## Required task
Everything from the line with "for slot in" through the line with "slot.material = material" should be repeated exactly, both of those lines included, and nothing else.

--- Start ---

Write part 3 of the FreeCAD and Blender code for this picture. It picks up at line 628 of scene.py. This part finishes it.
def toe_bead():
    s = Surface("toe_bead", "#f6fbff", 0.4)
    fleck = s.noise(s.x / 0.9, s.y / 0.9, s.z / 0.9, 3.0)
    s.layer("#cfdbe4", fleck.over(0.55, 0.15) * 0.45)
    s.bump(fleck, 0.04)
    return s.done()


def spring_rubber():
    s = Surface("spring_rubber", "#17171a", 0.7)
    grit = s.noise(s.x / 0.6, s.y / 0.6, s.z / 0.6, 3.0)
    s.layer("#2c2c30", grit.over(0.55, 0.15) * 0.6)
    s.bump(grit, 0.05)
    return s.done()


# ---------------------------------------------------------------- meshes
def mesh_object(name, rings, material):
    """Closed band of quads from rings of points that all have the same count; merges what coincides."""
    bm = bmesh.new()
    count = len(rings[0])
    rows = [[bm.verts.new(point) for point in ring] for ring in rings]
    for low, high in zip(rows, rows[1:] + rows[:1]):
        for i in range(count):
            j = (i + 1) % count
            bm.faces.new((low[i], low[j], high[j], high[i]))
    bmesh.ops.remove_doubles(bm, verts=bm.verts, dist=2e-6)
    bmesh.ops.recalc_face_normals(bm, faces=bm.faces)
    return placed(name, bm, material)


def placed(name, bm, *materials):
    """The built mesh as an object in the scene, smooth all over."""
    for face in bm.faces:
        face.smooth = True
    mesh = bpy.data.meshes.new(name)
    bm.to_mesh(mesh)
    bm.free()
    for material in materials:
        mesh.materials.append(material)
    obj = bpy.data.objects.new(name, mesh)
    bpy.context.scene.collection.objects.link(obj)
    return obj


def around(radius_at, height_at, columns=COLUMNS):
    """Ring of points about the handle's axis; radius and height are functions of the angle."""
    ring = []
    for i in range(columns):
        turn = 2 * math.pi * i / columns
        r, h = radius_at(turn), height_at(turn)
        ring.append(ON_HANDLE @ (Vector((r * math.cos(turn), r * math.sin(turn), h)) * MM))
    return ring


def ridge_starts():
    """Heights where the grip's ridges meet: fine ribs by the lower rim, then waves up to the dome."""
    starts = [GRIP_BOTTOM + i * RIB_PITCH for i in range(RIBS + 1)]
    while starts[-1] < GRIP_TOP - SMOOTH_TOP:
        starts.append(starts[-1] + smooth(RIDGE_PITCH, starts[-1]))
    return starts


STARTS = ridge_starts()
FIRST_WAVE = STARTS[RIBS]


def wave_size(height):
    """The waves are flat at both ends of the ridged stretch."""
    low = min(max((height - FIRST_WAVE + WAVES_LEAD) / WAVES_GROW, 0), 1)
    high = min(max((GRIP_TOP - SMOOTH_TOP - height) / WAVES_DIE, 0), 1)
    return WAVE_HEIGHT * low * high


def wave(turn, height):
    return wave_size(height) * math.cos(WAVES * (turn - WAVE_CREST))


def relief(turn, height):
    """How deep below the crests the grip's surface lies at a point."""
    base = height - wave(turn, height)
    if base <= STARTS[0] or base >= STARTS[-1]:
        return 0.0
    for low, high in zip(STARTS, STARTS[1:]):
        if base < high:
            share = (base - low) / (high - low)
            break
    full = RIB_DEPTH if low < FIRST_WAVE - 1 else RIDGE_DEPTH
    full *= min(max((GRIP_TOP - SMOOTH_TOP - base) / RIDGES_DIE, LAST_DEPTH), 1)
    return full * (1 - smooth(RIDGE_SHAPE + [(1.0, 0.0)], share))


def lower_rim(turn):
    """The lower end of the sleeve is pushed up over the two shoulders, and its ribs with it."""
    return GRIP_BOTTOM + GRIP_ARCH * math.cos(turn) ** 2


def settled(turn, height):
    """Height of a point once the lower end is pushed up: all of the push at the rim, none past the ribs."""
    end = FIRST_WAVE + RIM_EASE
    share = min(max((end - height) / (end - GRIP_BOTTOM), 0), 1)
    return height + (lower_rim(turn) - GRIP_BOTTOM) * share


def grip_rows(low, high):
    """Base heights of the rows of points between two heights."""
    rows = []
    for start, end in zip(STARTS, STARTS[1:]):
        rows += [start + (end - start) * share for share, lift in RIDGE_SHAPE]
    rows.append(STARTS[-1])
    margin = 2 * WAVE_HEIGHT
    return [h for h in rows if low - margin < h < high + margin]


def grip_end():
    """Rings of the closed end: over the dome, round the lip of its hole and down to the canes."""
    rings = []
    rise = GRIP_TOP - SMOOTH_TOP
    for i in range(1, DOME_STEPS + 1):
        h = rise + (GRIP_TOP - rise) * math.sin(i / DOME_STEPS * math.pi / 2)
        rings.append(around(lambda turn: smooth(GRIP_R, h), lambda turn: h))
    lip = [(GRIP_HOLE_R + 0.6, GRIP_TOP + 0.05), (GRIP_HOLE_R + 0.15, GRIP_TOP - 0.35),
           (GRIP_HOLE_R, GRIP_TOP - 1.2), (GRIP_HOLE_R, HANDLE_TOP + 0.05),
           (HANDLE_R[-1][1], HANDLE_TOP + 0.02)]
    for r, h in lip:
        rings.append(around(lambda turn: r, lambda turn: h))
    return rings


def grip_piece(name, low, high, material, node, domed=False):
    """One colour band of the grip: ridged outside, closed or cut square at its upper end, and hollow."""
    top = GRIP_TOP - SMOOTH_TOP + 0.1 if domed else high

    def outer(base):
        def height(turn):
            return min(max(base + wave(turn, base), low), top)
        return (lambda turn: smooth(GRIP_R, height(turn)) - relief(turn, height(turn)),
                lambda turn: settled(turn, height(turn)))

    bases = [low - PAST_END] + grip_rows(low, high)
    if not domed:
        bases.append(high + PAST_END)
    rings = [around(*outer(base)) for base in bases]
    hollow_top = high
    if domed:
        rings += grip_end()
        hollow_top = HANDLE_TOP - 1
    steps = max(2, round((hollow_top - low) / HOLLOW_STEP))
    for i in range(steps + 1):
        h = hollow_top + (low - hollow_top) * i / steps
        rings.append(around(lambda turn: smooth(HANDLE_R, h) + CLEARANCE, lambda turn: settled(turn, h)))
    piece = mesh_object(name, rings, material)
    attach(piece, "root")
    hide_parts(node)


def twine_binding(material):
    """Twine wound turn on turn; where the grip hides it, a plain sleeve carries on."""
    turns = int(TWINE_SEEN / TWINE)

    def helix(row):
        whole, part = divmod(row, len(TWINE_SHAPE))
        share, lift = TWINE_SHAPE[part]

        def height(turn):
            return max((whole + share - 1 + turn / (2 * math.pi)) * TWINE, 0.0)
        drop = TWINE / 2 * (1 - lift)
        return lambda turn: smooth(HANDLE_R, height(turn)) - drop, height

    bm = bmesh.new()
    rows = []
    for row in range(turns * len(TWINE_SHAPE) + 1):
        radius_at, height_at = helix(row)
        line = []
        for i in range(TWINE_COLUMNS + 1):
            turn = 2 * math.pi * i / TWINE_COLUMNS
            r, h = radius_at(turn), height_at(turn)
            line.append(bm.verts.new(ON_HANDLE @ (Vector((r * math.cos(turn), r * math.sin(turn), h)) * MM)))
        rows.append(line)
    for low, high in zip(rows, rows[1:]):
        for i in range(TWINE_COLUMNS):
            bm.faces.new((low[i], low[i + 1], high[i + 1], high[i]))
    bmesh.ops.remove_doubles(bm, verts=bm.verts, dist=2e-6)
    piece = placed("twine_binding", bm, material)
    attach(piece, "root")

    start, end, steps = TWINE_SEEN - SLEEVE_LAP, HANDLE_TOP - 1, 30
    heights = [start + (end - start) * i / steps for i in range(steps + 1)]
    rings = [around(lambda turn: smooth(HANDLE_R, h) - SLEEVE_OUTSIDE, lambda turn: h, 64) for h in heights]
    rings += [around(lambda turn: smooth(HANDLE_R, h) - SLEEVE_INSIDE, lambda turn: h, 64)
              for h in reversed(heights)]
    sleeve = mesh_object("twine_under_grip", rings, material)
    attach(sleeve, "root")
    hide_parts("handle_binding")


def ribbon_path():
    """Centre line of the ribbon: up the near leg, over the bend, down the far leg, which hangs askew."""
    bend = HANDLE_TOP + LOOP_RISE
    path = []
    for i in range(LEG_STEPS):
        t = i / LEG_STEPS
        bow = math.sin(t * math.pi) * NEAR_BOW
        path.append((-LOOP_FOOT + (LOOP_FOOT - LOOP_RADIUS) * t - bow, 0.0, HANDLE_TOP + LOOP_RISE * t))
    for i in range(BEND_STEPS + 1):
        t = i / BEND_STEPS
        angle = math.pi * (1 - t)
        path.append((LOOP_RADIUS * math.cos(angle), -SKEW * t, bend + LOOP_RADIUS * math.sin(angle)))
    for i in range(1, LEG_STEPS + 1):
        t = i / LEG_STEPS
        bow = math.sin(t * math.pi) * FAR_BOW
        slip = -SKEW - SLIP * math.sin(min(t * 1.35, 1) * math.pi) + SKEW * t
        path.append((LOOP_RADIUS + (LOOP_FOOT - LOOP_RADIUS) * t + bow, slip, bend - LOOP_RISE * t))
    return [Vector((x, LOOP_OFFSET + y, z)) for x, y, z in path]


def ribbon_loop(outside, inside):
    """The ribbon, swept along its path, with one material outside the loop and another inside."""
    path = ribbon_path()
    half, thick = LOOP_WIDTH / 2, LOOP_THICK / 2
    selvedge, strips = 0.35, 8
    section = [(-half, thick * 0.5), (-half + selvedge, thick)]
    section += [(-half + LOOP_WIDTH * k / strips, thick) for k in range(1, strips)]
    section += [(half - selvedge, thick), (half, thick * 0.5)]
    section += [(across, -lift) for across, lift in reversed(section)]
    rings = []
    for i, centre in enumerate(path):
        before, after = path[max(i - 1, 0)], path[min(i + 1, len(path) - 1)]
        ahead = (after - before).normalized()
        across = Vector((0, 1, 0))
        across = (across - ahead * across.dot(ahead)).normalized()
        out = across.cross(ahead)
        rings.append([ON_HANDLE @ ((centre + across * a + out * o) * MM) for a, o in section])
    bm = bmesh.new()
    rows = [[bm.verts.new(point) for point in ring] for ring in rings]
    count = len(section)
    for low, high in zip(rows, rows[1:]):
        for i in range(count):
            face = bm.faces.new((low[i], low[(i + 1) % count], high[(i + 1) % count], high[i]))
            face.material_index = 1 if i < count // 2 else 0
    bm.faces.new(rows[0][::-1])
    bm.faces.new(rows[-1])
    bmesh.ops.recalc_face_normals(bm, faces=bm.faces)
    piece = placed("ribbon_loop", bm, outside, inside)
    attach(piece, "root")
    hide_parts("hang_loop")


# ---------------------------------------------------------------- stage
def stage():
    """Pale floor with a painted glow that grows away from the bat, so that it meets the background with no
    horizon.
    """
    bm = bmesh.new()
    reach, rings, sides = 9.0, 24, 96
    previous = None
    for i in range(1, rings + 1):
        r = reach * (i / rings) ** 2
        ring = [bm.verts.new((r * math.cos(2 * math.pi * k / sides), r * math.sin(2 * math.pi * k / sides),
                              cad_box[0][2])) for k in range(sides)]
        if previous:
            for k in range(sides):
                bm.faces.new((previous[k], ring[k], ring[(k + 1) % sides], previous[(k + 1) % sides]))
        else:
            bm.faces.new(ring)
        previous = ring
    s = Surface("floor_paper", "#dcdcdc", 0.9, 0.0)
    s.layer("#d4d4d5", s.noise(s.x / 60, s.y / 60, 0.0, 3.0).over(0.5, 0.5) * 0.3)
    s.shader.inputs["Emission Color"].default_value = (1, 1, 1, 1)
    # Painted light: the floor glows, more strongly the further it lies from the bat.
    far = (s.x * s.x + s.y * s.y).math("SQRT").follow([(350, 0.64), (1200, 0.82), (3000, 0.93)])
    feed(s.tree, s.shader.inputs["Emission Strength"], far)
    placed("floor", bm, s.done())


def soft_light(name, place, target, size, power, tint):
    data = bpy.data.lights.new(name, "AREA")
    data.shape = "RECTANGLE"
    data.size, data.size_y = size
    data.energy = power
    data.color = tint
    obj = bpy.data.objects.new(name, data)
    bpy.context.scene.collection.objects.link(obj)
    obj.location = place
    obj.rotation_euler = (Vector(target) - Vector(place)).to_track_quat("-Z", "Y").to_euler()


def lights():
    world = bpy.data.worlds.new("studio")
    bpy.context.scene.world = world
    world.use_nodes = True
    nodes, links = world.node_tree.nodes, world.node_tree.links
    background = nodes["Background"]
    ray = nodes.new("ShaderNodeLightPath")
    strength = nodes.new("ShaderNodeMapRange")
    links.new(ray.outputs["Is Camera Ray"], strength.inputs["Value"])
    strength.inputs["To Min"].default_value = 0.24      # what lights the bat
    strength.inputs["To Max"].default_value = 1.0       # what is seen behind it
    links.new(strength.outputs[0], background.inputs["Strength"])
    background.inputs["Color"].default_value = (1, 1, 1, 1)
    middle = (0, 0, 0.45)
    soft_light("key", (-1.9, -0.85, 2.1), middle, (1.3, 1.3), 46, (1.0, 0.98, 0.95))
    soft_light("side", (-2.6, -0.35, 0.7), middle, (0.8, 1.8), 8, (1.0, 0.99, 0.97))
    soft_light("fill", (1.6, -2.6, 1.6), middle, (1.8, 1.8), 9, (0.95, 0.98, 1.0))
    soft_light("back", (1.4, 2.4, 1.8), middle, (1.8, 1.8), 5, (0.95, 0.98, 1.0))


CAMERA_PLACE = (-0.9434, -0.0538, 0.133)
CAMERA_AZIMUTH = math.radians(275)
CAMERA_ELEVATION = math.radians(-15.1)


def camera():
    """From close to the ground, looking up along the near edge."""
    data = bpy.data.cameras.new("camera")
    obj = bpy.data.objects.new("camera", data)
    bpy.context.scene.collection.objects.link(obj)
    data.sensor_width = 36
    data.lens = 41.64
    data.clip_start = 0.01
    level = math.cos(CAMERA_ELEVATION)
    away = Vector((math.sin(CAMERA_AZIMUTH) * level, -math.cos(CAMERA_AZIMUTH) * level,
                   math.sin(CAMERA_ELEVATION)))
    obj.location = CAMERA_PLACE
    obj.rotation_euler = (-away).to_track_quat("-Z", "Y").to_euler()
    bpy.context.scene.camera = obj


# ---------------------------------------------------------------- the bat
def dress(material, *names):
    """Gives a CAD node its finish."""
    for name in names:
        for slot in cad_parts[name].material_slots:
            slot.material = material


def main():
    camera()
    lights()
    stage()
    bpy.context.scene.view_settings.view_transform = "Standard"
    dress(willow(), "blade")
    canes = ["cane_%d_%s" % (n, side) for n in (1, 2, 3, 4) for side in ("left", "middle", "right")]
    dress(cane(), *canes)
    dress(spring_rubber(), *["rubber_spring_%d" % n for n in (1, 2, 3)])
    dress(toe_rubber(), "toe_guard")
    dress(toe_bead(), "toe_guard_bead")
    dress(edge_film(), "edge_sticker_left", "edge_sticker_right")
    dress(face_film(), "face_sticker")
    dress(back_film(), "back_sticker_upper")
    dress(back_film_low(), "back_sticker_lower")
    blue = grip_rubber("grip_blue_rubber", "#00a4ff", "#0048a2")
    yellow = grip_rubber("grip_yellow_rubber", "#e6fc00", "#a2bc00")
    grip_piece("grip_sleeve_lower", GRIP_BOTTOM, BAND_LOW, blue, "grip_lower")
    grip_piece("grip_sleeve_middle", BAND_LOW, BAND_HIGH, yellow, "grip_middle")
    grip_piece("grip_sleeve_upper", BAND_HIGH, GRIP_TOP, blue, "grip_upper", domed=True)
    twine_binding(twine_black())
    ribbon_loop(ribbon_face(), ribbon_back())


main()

--- End ---

## The solution
        for slot in cad_parts[name].material_slots:
            slot.material = material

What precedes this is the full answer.